The Airbus A350 XWB, which is a fuel-efficient twin-engine jet aircraft, is expected to rival Boeing’s 787 Dreamliner, and is scheduled to enter airline service in mid-2014.

Airbus said last month that it has exceeded commercial targets in 2013, achieving a new record of 626 aircraft deliveries to 93 customers (15 new) and a new industry record of 1,619 gross orders. Airbus claimed it has overtaken U.S. rival Boeing (BA) in terms of market share, with record deliveries and orders in 2013.

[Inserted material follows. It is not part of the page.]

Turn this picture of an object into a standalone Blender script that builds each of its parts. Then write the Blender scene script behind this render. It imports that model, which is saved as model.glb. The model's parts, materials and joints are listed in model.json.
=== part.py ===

In July 2013, Airbus parent EADS confirmed plans to reorganize into three divisions and change its name to Airbus. In December 2013, the company presented a restructuring plan for its future Airbus Defence and Space Division (Airbus DS). This followed a decision by the EADS board in July last year to consolidate the defense and space businesses of the group into one new division and to rebrand EADS into “Airbus Group.” The restructuring is aimed at improving competitiveness in defense and space by cutting costs, eliminating product and resource overlaps, creating synergies in operations and product portfolio, and better focusing research and development efforts. The plan involves 5,800 job losses and could see $1 billion in savings, according to news reports.